Entries supplied>
*****

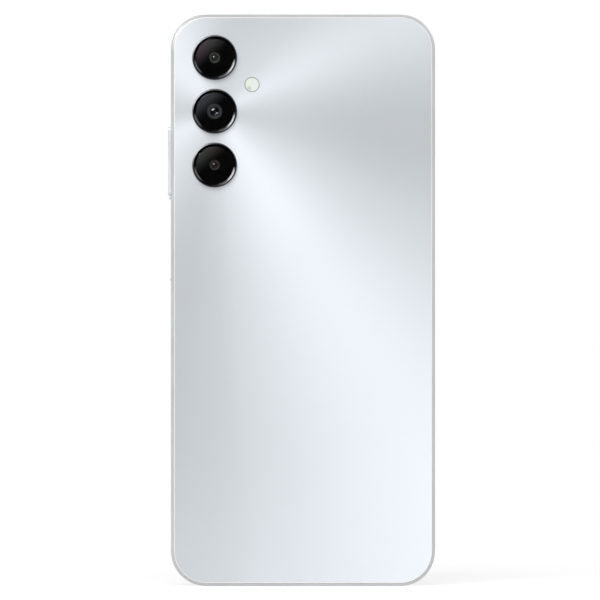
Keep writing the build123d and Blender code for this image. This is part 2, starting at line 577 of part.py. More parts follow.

*****

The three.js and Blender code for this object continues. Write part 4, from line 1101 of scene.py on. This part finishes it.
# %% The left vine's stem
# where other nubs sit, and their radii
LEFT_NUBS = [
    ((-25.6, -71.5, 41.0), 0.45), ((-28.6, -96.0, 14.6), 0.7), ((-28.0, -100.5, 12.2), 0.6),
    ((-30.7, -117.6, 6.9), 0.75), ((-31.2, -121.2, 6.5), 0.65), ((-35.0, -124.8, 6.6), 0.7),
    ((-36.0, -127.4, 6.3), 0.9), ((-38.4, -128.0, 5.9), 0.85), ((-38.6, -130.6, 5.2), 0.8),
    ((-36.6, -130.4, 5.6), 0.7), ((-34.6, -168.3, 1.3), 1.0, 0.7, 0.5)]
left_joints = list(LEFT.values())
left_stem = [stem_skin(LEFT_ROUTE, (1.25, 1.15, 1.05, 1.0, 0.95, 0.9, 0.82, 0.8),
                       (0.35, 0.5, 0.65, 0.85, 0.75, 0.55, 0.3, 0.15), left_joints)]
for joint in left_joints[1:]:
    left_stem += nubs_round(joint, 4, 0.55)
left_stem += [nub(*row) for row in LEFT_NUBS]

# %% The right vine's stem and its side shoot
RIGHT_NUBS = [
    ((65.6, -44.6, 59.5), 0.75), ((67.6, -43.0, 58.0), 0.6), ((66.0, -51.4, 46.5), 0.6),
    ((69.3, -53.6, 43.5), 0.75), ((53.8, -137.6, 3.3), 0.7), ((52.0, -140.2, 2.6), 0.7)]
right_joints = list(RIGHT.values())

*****

Problem requirements> Keep both end lines and retype everything in the records above from the line containing "The three.js and" through the line containing "right_joints = list(RIGHT.values())", exactly, with nothing else.

Result of this exercise>
The three.js and Blender code for this object continues. Write part 4, from line 1101 of scene.py on. This part finishes it.
# %% The left vine's stem
# where other nubs sit, and their radii
LEFT_NUBS = [
    ((-25.6, -71.5, 41.0), 0.45), ((-28.6, -96.0, 14.6), 0.7), ((-28.0, -100.5, 12.2), 0.6),
    ((-30.7, -117.6, 6.9), 0.75), ((-31.2, -121.2, 6.5), 0.65), ((-35.0, -124.8, 6.6), 0.7),
    ((-36.0, -127.4, 6.3), 0.9), ((-38.4, -128.0, 5.9), 0.85), ((-38.6, -130.6, 5.2), 0.8),
    ((-36.6, -130.4, 5.6), 0.7), ((-34.6, -168.3, 1.3), 1.0, 0.7, 0.5)]
left_joints = list(LEFT.values())
left_stem = [stem_skin(LEFT_ROUTE, (1.25, 1.15, 1.05, 1.0, 0.95, 0.9, 0.82, 0.8),
                       (0.35, 0.5, 0.65, 0.85, 0.75, 0.55, 0.3, 0.15), left_joints)]
for joint in left_joints[1:]:
    left_stem += nubs_round(joint, 4, 0.55)
left_stem += [nub(*row) for row in LEFT_NUBS]

# %% The right vine's stem and its side shoot
RIGHT_NUBS = [
    ((65.6, -44.6, 59.5), 0.75), ((67.6, -43.0, 58.0), 0.6), ((66.0, -51.4, 46.5), 0.6),
    ((69.3, -53.6, 43.5), 0.75), ((53.8, -137.6, 3.3), 0.7), ((52.0, -140.2, 2.6), 0.7)]
right_joints = list(RIGHT.values())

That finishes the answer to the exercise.